Friedrich Gottlieb Welcker (4 November 1784 – 17 December 1868) was a German classical philologist and archaeologist.

==Biography==
Welcker was born at Grünberg, Hesse-Darmstadt. Having studied classical philology at the University of Giessen, in 1803 he was appointed master in the high school, an office which he combined with that of lecturer at the university. In 1806 he journeyed to Italy, and was for more than a year private tutor at Rome in the family of Wilhelm von Humboldt, who became his friend and correspondent.

Welcker returned to Giessen in 1808, and resuming his school-teaching and university lectures was in the following year appointed the first professor of Greek literature and archaeology at that or any German university. After serving as a volunteer in the campaign of 1814 he went to Copenhagen to edit the posthumous papers of the Danish archaeologist Georg Zoega (1755–1809), and published his biography, Zoegas Leben (Stuttgart, 1819).

His liberalism in politics having brought him into conflict with the university authorities of Giessen, he exchanged that university for Göttingen in 1816, and three years later received a chair at the new University of Bonn, where he established the art museum and the library, of which he became the first librarian.

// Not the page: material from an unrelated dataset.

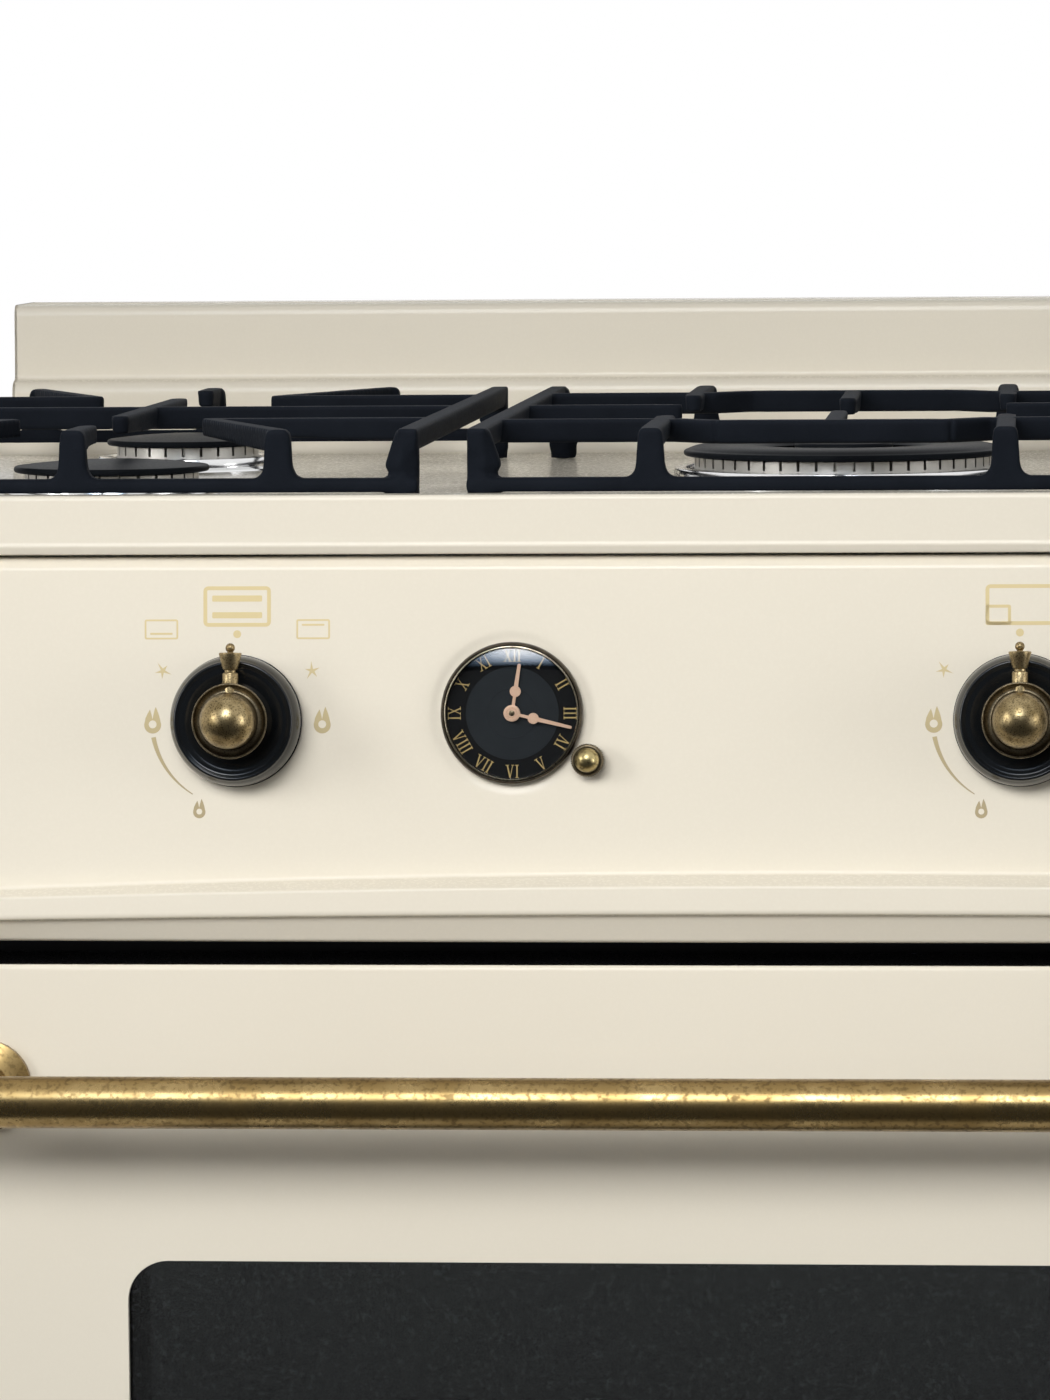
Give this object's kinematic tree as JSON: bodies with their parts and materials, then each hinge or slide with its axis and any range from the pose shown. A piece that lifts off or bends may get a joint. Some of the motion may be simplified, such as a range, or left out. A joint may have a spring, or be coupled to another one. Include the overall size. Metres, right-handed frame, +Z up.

In 1841–1843 he travelled in Greece and Italy (cf. his Tagebuch, Berlin, 1865), retired from the librarianship in 1854, and in 1861 from his professorship, but continued to reside at Bonn until his death.

==Work==
Welcker was a pioneer in the field of archaeology, and was one of the first to insist, like August Böckh and his pupil Karl Otfried Müller, on the necessity of co-ordinating the study of Greek art and religion with philology, in opposition to the methods of the older Hellenists, like Gottfried Hermann, which they perceived as too narrow. The later workers took as their aim the complete reconstruction of the ancient life, in contrast with members of the school of Hermann, who were disposed to limit the field to the language and text of the Greek and Roman writers. Welcker was thoroughly imbued with the harmony of the whole Greek conception, whether expressed in art, literature, or religion, and it was to the presentation of this as a complete whole that he devoted his efforts.

Besides early work on Aristophanes, Pindar, and Sappho, whose character he vindicated, he edited Alcman (1815), Hipponax (1817), Theognis (1826) and the Theogony of Hesiod (1865), and published a Sylloge epigrammatum Graecorum (Bonn, 1828). His Griechische Götterlehre (3 vols., Göttingen, 1857–1862) may be regarded as the first scientific treatise on Greek religion. Among his works on Greek literature the chief are Die Äschyleische Trilogie (1824, 6), Der epische Zyklus oder die Homerischen Geschichte (2 vols. 1835, 49), Die griechischen Tragödien mit Rücksicht auf den epischen Zyklus geordnet (3 vols., 1839–1841). His editions and biography of Zoega, his Zeitschrift für Geschichte und Auslegung der alten Kunst (Göttingen, 1817, 8) and his Alte Denkmäler (5 vols., 1849–1864) contain his views on ancient art.